The enshittification of the Internet and the successful gaming of Google are progressing smoothly.

I have noticed that on my Google Alert settings for “Japanese-to-English translation,” the hits returned recently have been heavily peppered with links to porn sites. In the list of hits, the titles of the hits look like they are related to Japanese-to-English translation, but that could be faked or, I think, even dynamically generated.

The sites have nothing to do with translation, and many of them ask if I am a minor before proceeding. I am not a minor, but I’ve never “proceeded,” so I am not able to give you a blow-by-blow, so to speak, description of the sites.

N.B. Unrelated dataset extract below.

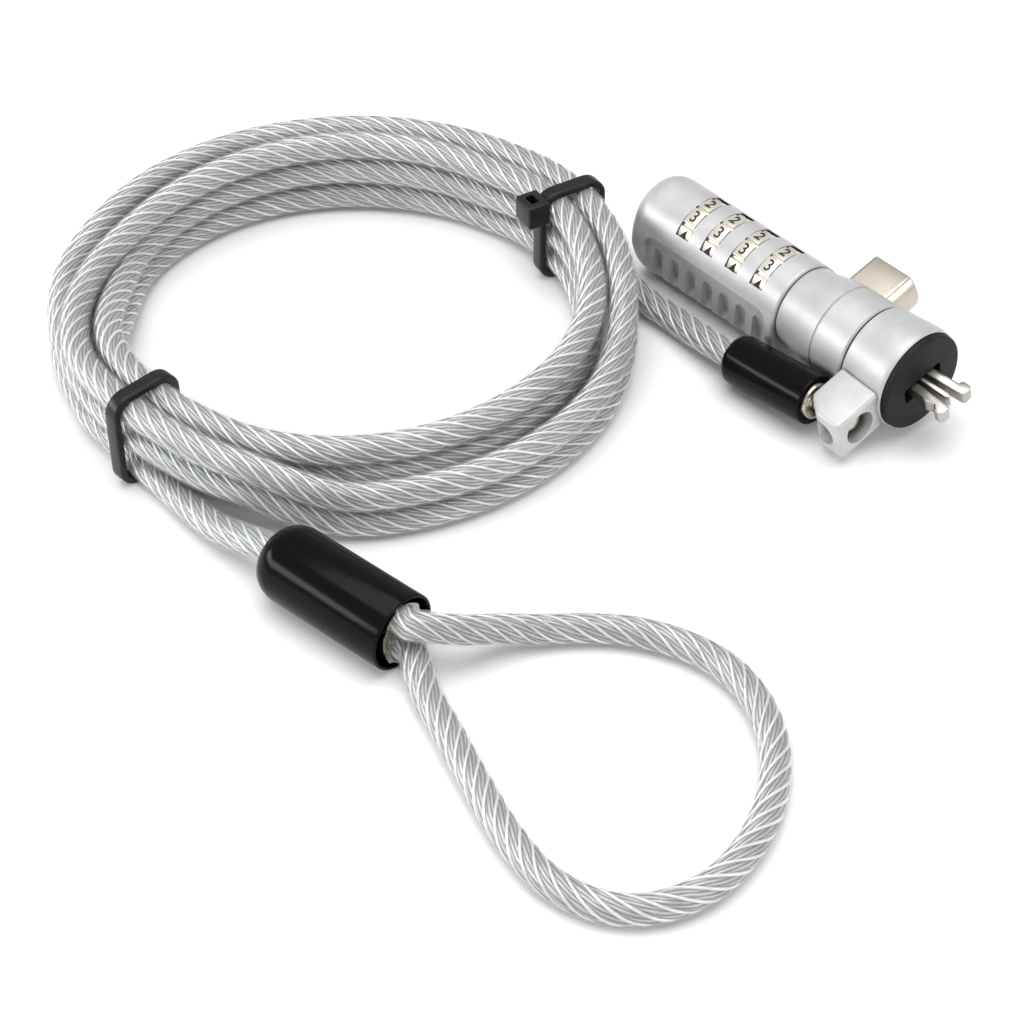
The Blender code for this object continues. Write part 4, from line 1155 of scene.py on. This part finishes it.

It looks like the perps have been able to successfully game the Google search engine. This lowers the value of Google for searching, and there are other reasons why Google value should be considered deprecated, but that’s not the topic of this post.

The Internet continues its move away from what was imagined for it years ago, moving closer and closer to just the real world, with cyberspace imitating life as we know it outside of our computer or mobile display screens.

Would you like some AI help writing that note? No, I’m good.

There is a great deal of discussion these days about silicon-based AI helping carbon-based individuals write. I do not use any of the many available online writing assistants.

While I wasn’t looking, however, Apple installed just such an AI feature right on my iPhone. Now, when I write a note off-line, I am presented with the option of having it rewritten, including selecting one of a few styles, and even giving the writing tool my own instructions on how to rewrite what I have written.

As a test, for one note, although it was not a plea for assistance, I told it to “make this sound like a plea for assistance.” It worked, but the result was written in a style that is not mine and with expressions that I never use.

The availability of such functions on a device that almost everybody already owns raises the specter of a world in which many people are able to write things that, well, they not able to write, and in a way they are not able to write them (or write anything, perhaps), and this could suggest a persona that they cannot rightly claim as theirs. Essentially, it is AI-assisted persona authenticity spoofing.

This does not bode well for either people whose livelihoods depend upon writing or people who must judge others or make decisions based on what others write. Let the reader beware, and let the writer be real.

Dumbing Down of Manual Skills or Just a Lack of Resourcefulness?

The other night about ten translators in various stages of their careers—all of whom, however, are long-term residents here in Japan—got together for eating, drinking, and jaw-wagging at a yakitoriya. As often happens, at what would have been the end of our evening, there was a call to go to yet a second place, and five of us traipsed off to one, a place that could be characterized as an izakaya food court, consisting of eight different drinkeries housed in one large space, with very little demarcation between them. The average age of the clientele at all of them appeared to be no more than one-half—and probably closer to one-third—of our group. We stayed for perhaps less than an hour, and one thing that struck me, but only after I got home, was the chopstick envelopes.

It was of common design used by—and bearing the logos of—all eight places, but that was not the thing that stood out. Rather, it was the need that someone evidently felt to print on the envelope how to fold it into a chopstick rest. Were these instructions necessary?

I have been folding chopstick envelopes into rests for more than a half-century, and started doing that after I saw someone at a neighboring table do around 1967. I thought it was a minor skill and idea that sort of came with the territory when you are in Japan.

One side (at the bottom in the above image) of the envelopes we had, which are probably better described as sheaths, had instructions, adopting the terms yamaori and taniori that are used in origami paper folding, with circled numbers, no less, to indicate the sequence of making the folds. A bit of overkill, I think, but perhaps young’uns here are less in tune with folding things into useful, repurposed shapes.

To be fair, I vaguely recall seeing chopstick envelopes with such instructions in the past, but perhaps you need to go to rather low-end places to see them, as the higher-market places sometimes give you chopstick rests.

To give you some background on why I even took the envelope home, it was not to write this post, but rather because I collect chopstick envelopes. I also collect slide rules (no laughter, please), but I digress.

Bonus trivia: The text above the name Omnibus says “No spilling of sake or tears, and no kvetching about people.” The idiom for complaining about something also uses the verb to spill in Japanese, but that doesn’t work well in English.